Narrating her ordeal, a journalist who lives in the community, Funmilola Gboteku, said the monkeys had forced her family to flee.
 
“Many times, these monkeys come to the neighbourhood to destroy our property. Once they see food items inside a house, they direct all their energies at gaining entrance forcefully,” she said.
Another resident, Gabriel Omopariwa, said he was tired of the destructive attitude of the monkeys and had tried to look for ways to stop them, to no avail.
“On several occasions, these monkeys have destroyed our kitchen nets to gain entrance and steal food items. Several traps have been set to capture and kill these demonic animals to no avail,” he said.
Joshua Folowosele, a landlord, said that the monkeys entered his wife’s shop on many occasions to eat gala, biscuits and other foods.
“We have tried to poison them on many occasions, but those monkeys are too smart; once they perceive the smell of the food, they usually detect it has been poisoned.
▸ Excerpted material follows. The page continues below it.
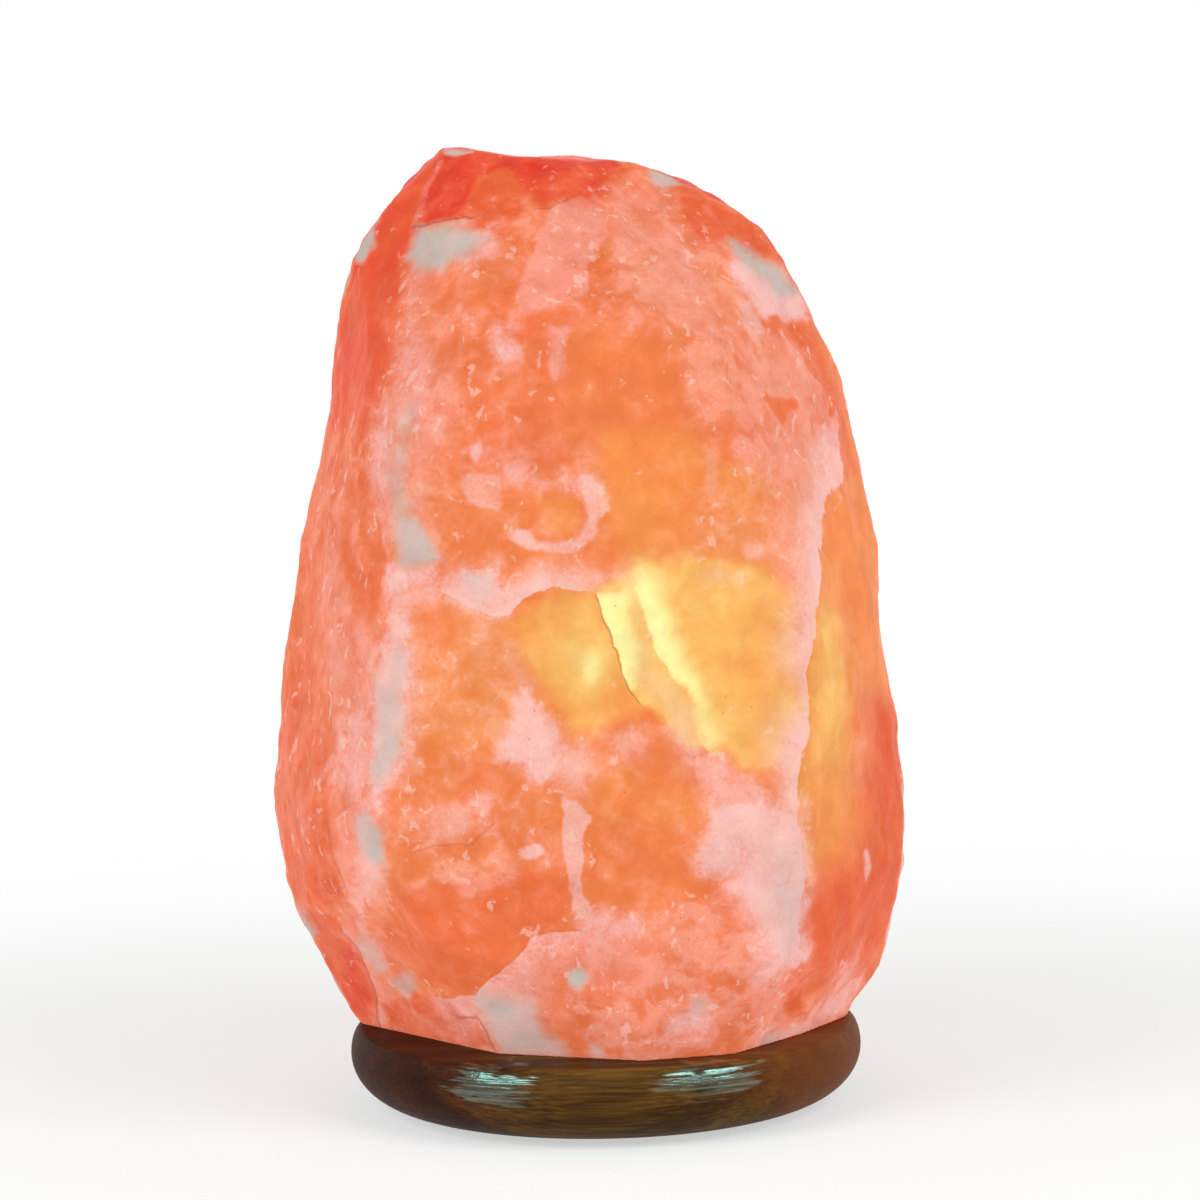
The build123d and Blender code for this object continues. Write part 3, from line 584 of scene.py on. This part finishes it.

Some of them have been killed with guns, but we cannot keep shooting in a residential area; it is very risky.”
Another landlord, Oluwatosin Aregbesola, said his tenants were no longer feeling safe in the house because of the monkeys. “The monkeys enter kitchens to eat our soups and any foodstuff on the shelf,” he said.
“The day I tried to catch one of them, the monkey attacked me by using its long nails to punch a hole on my neck and scratch my face.”